Preliminarily --meaning the radiologist's read, as our primary hasn't yet had a chance to review the films-- the MRI results look good. Very good, actually. Despite plentiful warnings that the scan would likely look the same as the last one since radiation can take a while to create visible change in tissue, the radiologist's report claims that the spinal nodules are no longer visible. In addition, the spot in his brain leftover after surgery --the spot that the surgeon theorized may be scar tissue-- is still present, but smaller. So all in all, it's as good as it was gonna get.
The only thing I can say is thanks be to God for all of that.
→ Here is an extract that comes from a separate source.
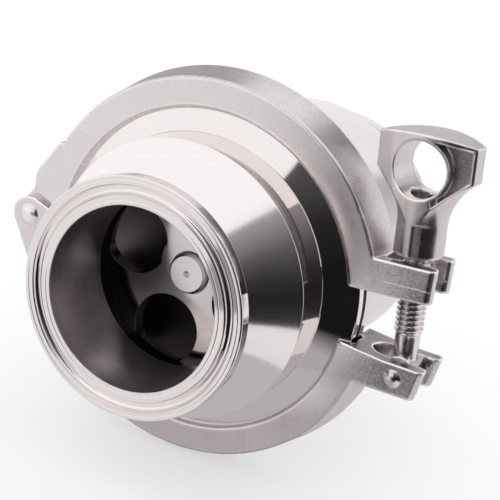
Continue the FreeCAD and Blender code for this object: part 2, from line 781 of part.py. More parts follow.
outline(ears, [
    (-clamp_root + 1.5, ear_shelf),
    (hinge_x + s.ear_radius * 0.36, s.hinge_rise + s.ear_radius * 0.933, s.ear_radius),
    (hinge_x - s.ear_radius * 0.92, s.hinge_rise - s.ear_radius * 0.392),
    (hinge_x + 0.6, s.hinge_rise - 11.8),
    (-clamp_face_outer + 2.0, s.hinge_rise - 18.2),
    (-clamp_root + 1.5, s.hinge_rise - 13.6),
])
pad(clamp_lower_half, ears, "HingeEars", s.clamp_width, backwards=True)
ring_groove(clamp_lower_half)
bolt_slot(clamp_lower_half, (s.slot_width - s.slot_flat) / 2)
room = s.tongue_radius + s.tongue_room
tongue_slot = new_sketch(clamp_lower_half, "TongueSlotOutline", "XZ_Plane",
                         -(clamp_front + s.ear_thickness))
outline(tongue_slot, [
    (hinge_x + room, s.hinge_rise),
    (hinge_x + room + 3, s.hinge_rise),
    (hinge_x + room + 3, s.hinge_rise + room * 2),
    (hinge_x - room * 2, s.hinge_rise + room * 2),
    (hinge_x - room * 2, s.hinge_rise - room),
    (hinge_x, s.hinge_rise - room, room),
])
cut(clamp_lower_half, tongue_slot, "TongueSlot",
    depth=s.clamp_width - s.ear_thickness * 2)
pin_holes = new_sketch(clamp_lower_half, "PinHoleOutline", "XZ_Plane")
ring(pin_holes, hinge_x, s.hinge_rise, s.pin_radius)
ring(pin_holes, bolt_x, -s.pivot_drop, s.pin_radius)
cut(clamp_lower_half, pin_holes, "PinHoles")
dress(clamp_lower_half, "LugCorners", "PartDesign::Fillet",
      lambda edge: lug_corners(edge, lower_end.value - 2.2), s.lug_corner)


# Rivets with domed heads
def rivet(label, across, up, front, back, head):
    body = new_body(label)
    dome = (head * head + s.head_height * s.head_height) / (s.head_height * 2)
    section = new_sketch(body, "RivetProfile", "YZ_Plane")
    outline(section, [
        (front - s.head_height, 0, -dome),
        (front, head),
        (front, s.pin_radius),
        (back, s.pin_radius),
        (back, head, -dome),
        (back + s.head_height, 0),
    ])
    revolve(body, section, "RivetFormed", "H_Axis")
    body.Placement = FreeCAD.Placement(
        FreeCAD.Vector(across.value, 0, up.value), FreeCAD.Rotation())
    body.setExpression("Placement.Base.x", across.text)
    body.setExpression("Placement.Base.z", up.text)
    return body


hinge_rivet = rivet("hinge_rivet", hinge_x, s.hinge_rise, clamp_front, clamp_back, s.hinge_head_radius)
bolt_pivot_rivet = rivet("bolt_pivot_rivet", bolt_x, -s.pivot_drop, clamp_front, lug_back, s.head_radius)


def on_bolt_axis(body, along, turn):
    # Places a body whose own Z axis is the leaning bolt's axis
    across = bolt_x - along * sine(s.bolt_lean)
    up = along * cosine(s.bolt_lean) - s.pivot_drop
    spot = FreeCAD.Vector(across.value, lug_middle.value, up.value)
    tilt = FreeCAD.Rotation(FreeCAD.Vector(0, -1, 0), s.bolt_lean.value)
    body.Placement = FreeCAD.Placement(spot, tilt * FreeCAD.Rotation(FreeCAD.Vector(0, 0, -1), turn.value))
    body.setExpression("Placement", (
        "placement(vector(%s; %s; %s); rotation(vector(0; -1; 0); %s) * rotation(vector(0; 0; -1); %s))"
        % (across.text, lug_middle.text, up.text, s.bolt_lean.text, turn.text)))


# Swing bolt: eye, plain shank and threaded end
swing_bolt = new_body("swing_bolt")
profile = new_sketch(swing_bolt, "ShankProfile", "XZ_Plane")
outline(profile, [
    (0, 0),
    (s.shank_radius, 0),
    (s.shank_radius, s.thread_start),
    (s.thread_radius, s.thread_start + s.stem_chamfer),
    (s.thread_radius, s.bolt_length - 1),
    (s.thread_radius - 1, s.bolt_length),
    (0, s.bolt_length),
])
revolve(swing_bolt, profile, "Shank", "V_Axis")
eye = new_sketch(swing_bolt, "EyeOutline", "XZ_Plane")
ring(eye, 0, 0, s.eye_radius)
pad(swing_bolt, eye, "Eye", s.slot_width - s.eye_clearance * 2, middle=True)
eye_hole = new_sketch(swing_bolt, "EyeHoleOutline", "XZ_Plane")
ring(eye_hole, 0, 0, s.pin_radius + s.pin_clearance)
cut(swing_bolt, eye_hole, "EyeHole", middle=True)
on_bolt_axis(swing_bolt, as_size(0), as_size(0))

# Wing nut: lens-shaped casting with a finger hole, flared down to a round column for the bolt
wing_nut = new_body("wing_nut")
half_mid = s.nut_thickness / 2
half_tip = s.nut_tip_thickness / 2
ring_centre = s.nut_ring_height
waist = ring_centre - s.nut_waist_drop
tip_foot = ring_centre - s.nut_tip_foot
bulge = half_mid - half_tip
plan_radius = (s.nut_half_span * s.nut_half_span + bulge * bulge) / (bulge * 2)
plan = new_sketch(wing_nut, "PlanOutline", "XY_Plane")
outline(plan, [
    (-s.nut_half_span, -half_tip, plan_radius),
    (s.nut_half_span, -half_tip),
    (s.nut_half_span, half_tip, plan_radius),
    (-s.nut_half_span, half_tip),
])
pad(wing_nut, plan, "Blank", ring_centre + s.nut_crest)

# The crest is domed from wing tip to wing tip
crest_rise = s.nut_crest - s.nut_tip_crest
crest_radius = (s.nut_half_span * s.nut_half_span + crest_rise * crest_rise) / (crest_rise * 2)
clear = s.nut_half_span + 4
crest = new_sketch(wing_nut, "CrestOutline", "XZ_Plane")
outline(crest, [
    (s.nut_half_span, ring_centre + s.nut_tip_crest, crest_radius),
    (-s.nut_half_span, ring_centre + s.nut_tip_crest),
    (-clear, ring_centre + s.nut_tip_crest),
    (-clear, ring_centre + s.nut_crest + 2),
    (clear, ring_centre + s.nut_crest + 2),
    (clear, ring_centre + s.nut_tip_crest),
])
cut(wing_nut, crest, "Crest", middle=True)

# The wings' undersides flare out of the column as one turned surface
flare = new_sketch(wing_nut, "FlareProfile", "XZ_Plane")
outline(flare, [
    (s.nut_skirt_radius, waist, -s.nut_flare),
    (s.nut_half_span + 0.2, tip_foot),
    (clear, tip_foot),
    (clear, -1),
    (s.nut_skirt_radius - s.edge_break, -1),
    (s.nut_skirt_radius - s.edge_break, 0),
    (s.nut_skirt_radius, s.edge_break),
])
before = volume_of(wing_nut)
revolve(wing_nut, flare, "Flare", "V_Axis", kind="PartDesign::Groove")
if not volume_of(wing_nut) < before:
    raise RuntimeError("the nut's flare removed nothing")

hole = new_sketch(wing_nut, "HoleOutline", "XZ_Plane")
ring(hole, 0, ring_centre, s.nut_hole_radius)
cut(wing_nut, hole, "FingerHole", middle=True)

bolt_bore = new_sketch(wing_nut, "BoreOutline", "XY_Plane")
ring(bolt_bore, 0, 0, s.thread_radius + s.nut_bore_clearance)
cut(wing_nut, bolt_bore, "BoltBore", depth=ring_centre, backwards=True)

# The casting's hollow runs down one side of the column, its twin down the other side
shift = s.nut_skirt_radius - s.nut_cast_radius
hollow_x = shift * cosine(s.nut_cast_turn)
hollow_y = -shift * sine(s.nut_cast_turn)
run_out_x = s.nut_skirt_radius * cosine(s.nut_cast_turn)
run_out_y = -s.nut_skirt_radius * sine(s.nut_cast_turn)
reach = hollow_x - s.nut_cast_edge
hollow = new_sketch(wing_nut, "CastHollowOutline", "XY_Plane")
hollow_step = hollow_y - root(s.nut_cast_radius * s.nut_cast_radius - reach * reach)
outline(hollow, [
    (s.nut_cast_edge, hollow_step, s.nut_cast_radius),
    (run_out_x, run_out_y),
    (run_out_x * 1.3, run_out_y * 1.3),
    (run_out_x * 1.3, -half_mid - 2),
    (s.nut_cast_edge, -half_mid - 2),
])
cast_hollow = cut(wing_nut, hollow, "CastHollow", depth=waist, backwards=True)
pattern = wing_nut.newObject("PartDesign::PolarPattern", "CastHollows")
pattern.Originals = [cast_hollow]
pattern.Axis = (base_plane(wing_nut, "Z_Axis"), [""])
pattern.Angle = 360
pattern.Occurrences = 2
wing_nut.Tip = pattern
doc.recompute()

# One panel is sunk into the front of the right wing, its twin into the back of the left
rim_radius = s.nut_hole_radius + s.nut_hole_rim
panel_side = s.nut_half_span - s.nut_rim
panel = new_sketch(wing_nut, "PanelOutline", "XZ_Plane", s.nut_web / 2)
outline(panel, [
    (rim_radius * 0.5, ring_centre - rim_radius * 0.866, rim_radius),
    (rim_radius * 0.5, ring_centre + rim_radius * 0.866),
    (rim_radius * 0.51, ring_centre + s.nut_crest - s.nut_rim * 1.6),
    (panel_side, ring_centre + s.nut_tip_crest - s.nut_rim),
    (panel_side, tip_foot + s.nut_rim * 0.25),
    (s.nut_half_span * 0.746, ring_centre - s.nut_waist_drop * 0.266),
    (s.nut_half_span * 0.543, ring_centre - s.nut_waist_drop * 0.436),
    (s.nut_half_span * 0.406, ring_centre - s.nut_waist_drop * 0.567),
    (s.nut_half_span * 0.333, ring_centre - s.nut_waist_drop * 0.638),
])
sunk = cut(wing_nut, panel, "Panel", depth=half_mid, backwards=True)
pattern = wing_nut.newObject("PartDesign::PolarPattern", "Panels")
pattern.Originals = [sunk]
pattern.Axis = (base_plane(wing_nut, "Z_Axis"), [""])
pattern.Angle = 360
pattern.Occurrences = 2
wing_nut.Tip = pattern
doc.recompute()
on_bolt_axis(wing_nut, s.nut_base, s.nut_turn)

# Every object is sound before anything is written
doc.recompute()
for item in doc.Objects:
    if "Invalid" in item.State or "Error" in item.State:
        raise RuntimeError("%s failed: %s" % (item.Name, item.State))

pieces = [
    outlet_body, inlet_body, body_gasket, guide_plate, valve_plug, plug_seal_ring,
    plug_stem, closing_spring, clamp_upper_half, clamp_lower_half, hinge_rivet,
    swing_bolt, bolt_pivot_rivet, wing_nut,
]
for piece in pieces:
    if piece.Shape.isNull() or not piece.Shape.isValid():
        raise RuntimeError("%s has no sound shape" % piece.Label)

os.makedirs("parts", exist_ok=True)
for piece in pieces:
    piece.Shape.exportStep("parts/%s.step" % piece.Label)
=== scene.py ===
import math

import bmesh
import bpy
from mathutils import Matrix, Vector


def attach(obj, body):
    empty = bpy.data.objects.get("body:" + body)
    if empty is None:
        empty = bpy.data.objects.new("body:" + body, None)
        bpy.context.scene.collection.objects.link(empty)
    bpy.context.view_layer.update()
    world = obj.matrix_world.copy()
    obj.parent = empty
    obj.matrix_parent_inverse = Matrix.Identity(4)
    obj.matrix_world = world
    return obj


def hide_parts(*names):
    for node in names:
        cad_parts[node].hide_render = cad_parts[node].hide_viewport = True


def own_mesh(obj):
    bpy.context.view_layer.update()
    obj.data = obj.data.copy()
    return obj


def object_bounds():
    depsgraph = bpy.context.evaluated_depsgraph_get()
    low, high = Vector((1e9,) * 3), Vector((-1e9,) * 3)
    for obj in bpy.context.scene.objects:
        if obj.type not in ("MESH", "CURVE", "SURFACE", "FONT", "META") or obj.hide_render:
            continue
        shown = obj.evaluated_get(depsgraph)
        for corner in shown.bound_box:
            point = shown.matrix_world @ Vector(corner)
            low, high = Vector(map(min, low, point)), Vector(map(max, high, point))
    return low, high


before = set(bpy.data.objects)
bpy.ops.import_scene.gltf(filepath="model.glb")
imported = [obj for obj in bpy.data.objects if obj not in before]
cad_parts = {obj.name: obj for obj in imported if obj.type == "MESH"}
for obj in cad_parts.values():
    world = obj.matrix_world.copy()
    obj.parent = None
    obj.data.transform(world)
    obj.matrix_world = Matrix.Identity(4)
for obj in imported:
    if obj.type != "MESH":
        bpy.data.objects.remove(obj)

cad_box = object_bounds()

MM = 0.001
FULL_TURN = 2 * math.pi

# Camera at the photograph's viewing angle: focal length in mm on a 36 mm sensor, place and axes
FOCAL_LENGTH = 106.062
SENSOR_WIDTH = 36.0
CAMERA_PLACE = Vector((171.46, -302.49, 131.58)) * MM
CAMERA_RIGHT = Vector((0.87532, 0.46036, 0.14793))
CAMERA_UP = Vector((-0.27076, 0.21315, 0.93875))
CAMERA_BACK = Vector((0.40063, -0.86176, 0.31122))


def make_camera():
    data = bpy.data.cameras.new("photo_view")
    data.sensor_fit = "HORIZONTAL"
    data.sensor_width = SENSOR_WIDTH
    data.lens = FOCAL_LENGTH
    data.clip_start = 0.01
    data.clip_end = 20.0
    camera = bpy.data.objects.new("photo_view", data)
    bpy.context.collection.objects.link(camera)
    turn = Matrix((CAMERA_RIGHT, CAMERA_UP, CAMERA_BACK)).transposed().to_4x4()
    camera.matrix_world = Matrix.Translation(CAMERA_PLACE) @ turn
    bpy.context.scene.camera = camera


make_camera()
bpy.context.scene.view_settings.view_transform = "Standard"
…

I said more than once over the course of the past weeks that I suspected the treatment was working, not only because he showed none of the outward warning signs we were told about, but because I've been so absolutely hammered by illness.
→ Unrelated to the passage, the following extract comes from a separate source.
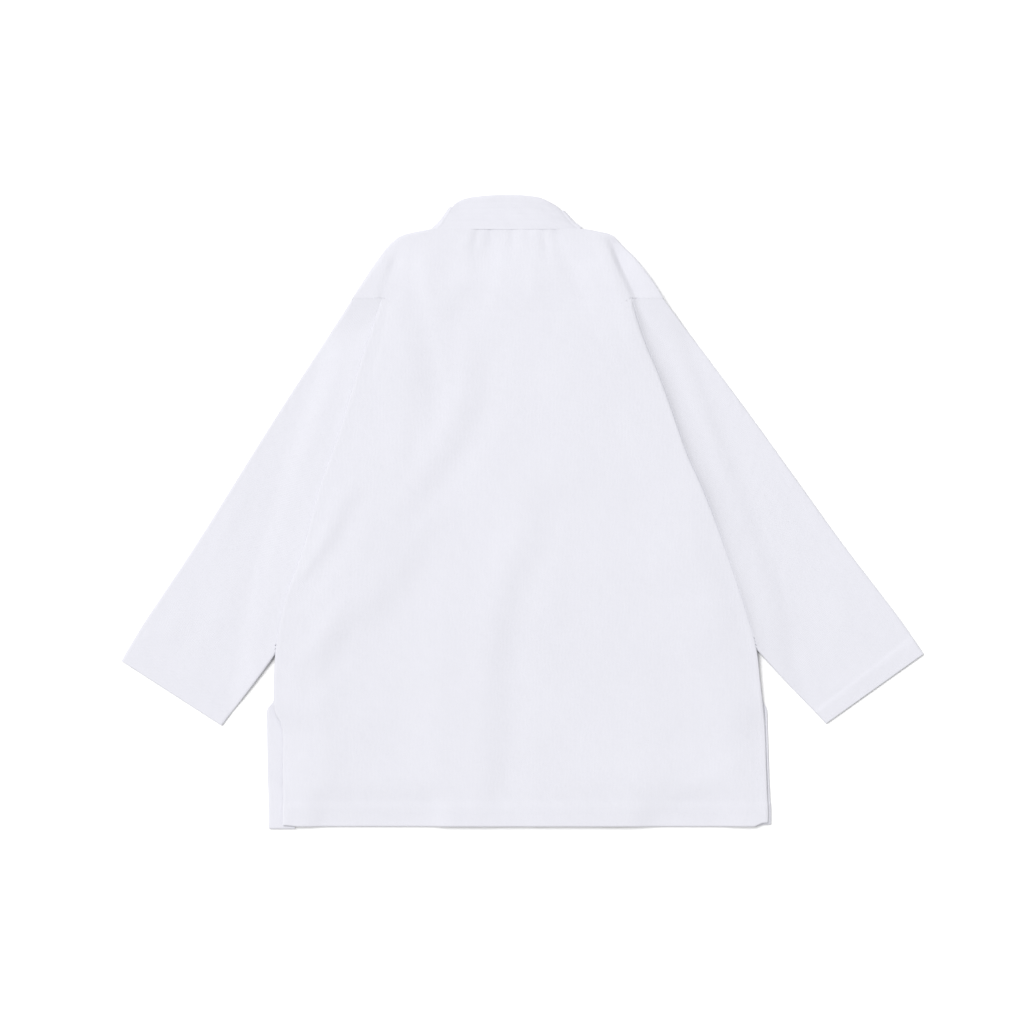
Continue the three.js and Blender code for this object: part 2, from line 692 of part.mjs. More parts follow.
// Right front and its lapel, over the left ones.
const restLapelRight = drape(30, 12);
const restFrontRight = drape(24, 12);
const lapelRight = lapelSections(LAPEL_RIGHT_SECTIONS, restLapelRight);
jacket.add(wall("lapel_right", lapelRight, false));
const frontRight = fronts.map((section) => {
  const inner = seamEdgeX(LAPEL_RIGHT_SECTIONS, section.level) + CURVED_SEAM_GAP;
  const tuck = tuckLine(section, 1, -1, frontTuck(restFrontRight), frontLayer(restFrontRight));
  const layer = layerLine(section, -1, section.layerRight[0], inner, LAYER_POINTS_FRONT + 3,
    frontLayer(restFrontRight));
  return thicken([...tuck, ...layer], CLOTH);
});
jacket.add(wall("front_right", frontRight, false));
cover(bandOutline(LAPEL_RIGHT_SECTIONS), (x, y) => restLapelRight(x, y) + BAND_THICKNESS);
const frontRightOutline = [
  ...fronts.map((section) => section.right),
  ...fronts.map((section) => [seamEdgeX(LAPEL_RIGHT_SECTIONS, section.level), section.level]).reverse(),
];
cover(frontRightOutline, (x, y) => restFrontRight(x, y) + CLOTH);
cover(tuckOutline(fronts, 1), (x, y) => restFrontRight(x, y) + 2 * CLOTH + SEAM_GAP);

// Sleeves, lying between the folds of the fronts and of the back.
const restSleeve = drape(24, 12);
for (const sleeve of [SLEEVE_LEFT, SLEEVE_RIGHT]) {
  const sections = SLEEVE_SECTIONS.map((row) => sleeveSection(sleeve, row));
  jacket.add(wall(sleeve.name, sections.map((section) => sleeveWall(section, restSleeve)), true));
  cover(sleeveOutline(sections), (x, y) => (
    restSleeve(x, y) + SLEEVE_HEIGHT + Math.max(foldHeight(SLEEVE_FOLDS, x, y), 0)));
}

// Back, with its tucks over the sleeves and its loose layer over everything.
const backs = bodySections(BODY_SECTIONS, backEnds);
const restTuck = drape(18, 12);
const backTuck = (x, y) => restTuck(x, y) + (CLOTH + hemLift(y)) / 2;
for (const side of [-1, 1]) {
  cover(tuckOutline(backs, side), (x, y) => backTuck(x, y) + (CLOTH + hemLift(y)) / 2);
}
const restBack = drape(18, 24);
const backLayer = (x, y) => (
  restBack(x, y) + (CLOTH + hemLift(y)) / 2 + Math.max(LOFT + foldHeight(BACK_FOLDS, x, y), 0));
const back = backs.map((section) => {
  const left = tuckLine(section, -1, 1, backTuck, backLayer);
  const right = tuckLine(section, 1, 1, backTuck, backLayer).reverse();
  const layer = layerLine(section, 1, section.layerLeft[0], section.layerRight[0],
    LAYER_POINTS_BACK, backLayer);
  return thicken([...left, ...layer, ...right], clothAt(section.level));
});
jacket.add(wall("back_panel", back, false));

// Neck length of the band, above the back's neck seam.
jacket.add(neckBand());

// The origin is under the middle of the finished jacket.
const bounds = new THREE.Box3().setFromObject(jacket);
const centre = bounds.getCenter(new THREE.Vector3());
for (const mesh of jacket.children) {
  mesh.geometry.translate(-centre.x, -centre.y, -bounds.min.z);
}

export default jacket;
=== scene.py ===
"""Looks of the white jiu-jitsu jacket that lies flat on its front, back side up.

Sizes are in millimetres until a mesh is made. The pieces are laid one on another as in the CAD,
on a finer height field, and get rounded edges, creases, weave and stitching.
"""

import math

import bpy
import numpy as np
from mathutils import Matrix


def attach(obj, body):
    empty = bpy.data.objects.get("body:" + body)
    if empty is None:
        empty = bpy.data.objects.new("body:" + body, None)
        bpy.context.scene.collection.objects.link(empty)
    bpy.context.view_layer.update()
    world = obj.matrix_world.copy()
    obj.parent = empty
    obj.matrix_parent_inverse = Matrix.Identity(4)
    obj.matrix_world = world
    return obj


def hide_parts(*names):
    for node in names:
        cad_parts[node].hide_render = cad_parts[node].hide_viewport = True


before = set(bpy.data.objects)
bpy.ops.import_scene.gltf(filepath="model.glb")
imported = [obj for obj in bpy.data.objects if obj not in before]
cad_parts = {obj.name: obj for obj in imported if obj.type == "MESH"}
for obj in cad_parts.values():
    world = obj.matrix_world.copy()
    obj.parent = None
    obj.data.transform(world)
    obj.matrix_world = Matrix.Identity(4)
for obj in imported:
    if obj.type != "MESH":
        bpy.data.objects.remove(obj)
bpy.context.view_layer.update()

# ---- Cloth and bands ----
CLOTH = 1.6
HEM_EXTRA = 1.2
SEAM_GAP = 0.3
CURVED_SEAM_GAP = 0.7
BAND_THICKNESS = 6.0
SLEEVE_HEIGHT = 4.2
SLEEVE_EDGE = 3.4
CUFF_HEM = 26.0
FOLD_REACH = 3.0
SEAM_REACH, SEAM_LAP = 0.12, 0.6
LOFT = 1.7
MESH_STEP = 5.0
ROW_END_BEND = 15.0
ROW_GAP, ROW_OVERHANG = 0.4, 2.0
TURNED_EDGE = (2.6, 1.4, 0.5)
FAR_FROM_HEM = 9.0
HEM_LEVEL = -387.0
SHARP_ANGLE = math.radians(50)
RIPPLE_WAVES = 14
MM = 0.001


def table(text):
    """Numbers from a text, one row a line; what a row leaves out at its end is zero."""
    rows = [[float(word) for word in line.split()] for line in text.strip().splitlines()]
    longest = max(map(len, rows))
    return np.array([row + [0.0] * (longest - len(row)) for row in rows])


def creases(text):
    """Creases from a text, one a line, with stations between commas; a comma at the end goes on."""
    lines = text.replace(",\n", ",").strip().splitlines()
    return [[[float(word) for word in station.split()] for station in line.split(",")]
            for line in lines]


# Sections of the body from the neck to the hem: the level, then the edge and the tuck's depth at
# each side, and how far the fronts' edge lies from that of the back.
BODY_COLUMNS = ("level", "leftX", "leftY", "leftTuck", "rightX", "rightY", "rightTuck",
                "frontLeftX", "frontLeftY", "frontRightX", "frontRightY")
BODY_SECTIONS = table("""
368.2 -116 368.4 8 78 368.6 8
356 -153 361 8 113 361.6 8
348 -167 353 8 124 353 8
339 -177 343 8 133.5 343 8
328 -186 331 8 146 331 8
315 -196 317 8 157.5 317 8
303 -207 300 8 170 300 8
294 -221.5 276.4 4 183 277.2 4
284 -202 277 8 162.5 277.2 6
270 -183 277.7 8 142.5 277.2 8
248 -192.5 248 36 150.5 248 34
214 -204.5 214 62 162.5 214 58
180 -215.5 180 80 177 180 80
144 -226 144 97 190.5 144 100
108 -237 108 110 203 108 117
72 -249.5 72 118 216 72 130
36 -262.5 36 106 232.5 36 128
0 -273 0 90 247 0 109
-36 -282 -36 73 260 -36 88
-72 -294 -72 58 272.5 -72 67
-108 -307.5 -108 44 284.5 -108 45
-144 -316 -144 25 295.5 -144 24
-180 -321 -180 13 304.5 -180 13
-215 -323 -215 13 308.5 -215 13
-244 -323.5 -244 13 312 -244 13 0 0 0.5
-262 -321.5 -262 14 314 -262 14 -11 4 4 4
-284 -312.5 -284 15 315.5 -284 15 -20 0 3.5
-345 -312 -345 15 317.5 -345 15 -19.5 0 3.5
-386 -311.5 -386 15 319 -384 15 -18.5 0 3.5
-409 -311.5 -407.5 15 319 -404 15 -18.5 -4.5 3.5 -2.5
""")
EAR_OUTER_ROW, EAR_INNER_ROW = 7, 9
CORNER_ROWS = (EAR_OUTER_ROW, EAR_INNER_ROW)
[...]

But even as I feel a tremendous sense of gratitude over a bit of good news, I'm cautious. I'm not fully overcome with joy because we've been burned so many times over the course of the past months that it's hard to be truly and completely enthused. So I guess you could say that I feel a quiet sense of contentment. That's as good as it gets for me these days. But I'll take it and try to rest.
In other news, today's audiology report showed that he's lost a little hearing in his left ear (but still tests within normal range), and that he has a mild to moderately severe loss depending on pitch in the right. Though it hurts my heart to think that this wretched, evil disease has taken part of one of his senses away, I'm not surprised by the results, and am grateful --deeply so-- that it's not any worse than it is.
The next step is the consolidation / stem cell transplant cycle, which will begin next Monday. Please, please keep praying that God will do His work and heal my Logan. He's been through so much and is such a light in this world. I'll link to a video later on, just to let you have a glimpse of who he is, even now after enduring 8 months of brutal treatment.
I have a crying baby who needs me, so I'm off for now. Thank you so much for standing with us and for continuing to intercede over the crucial weeks to come.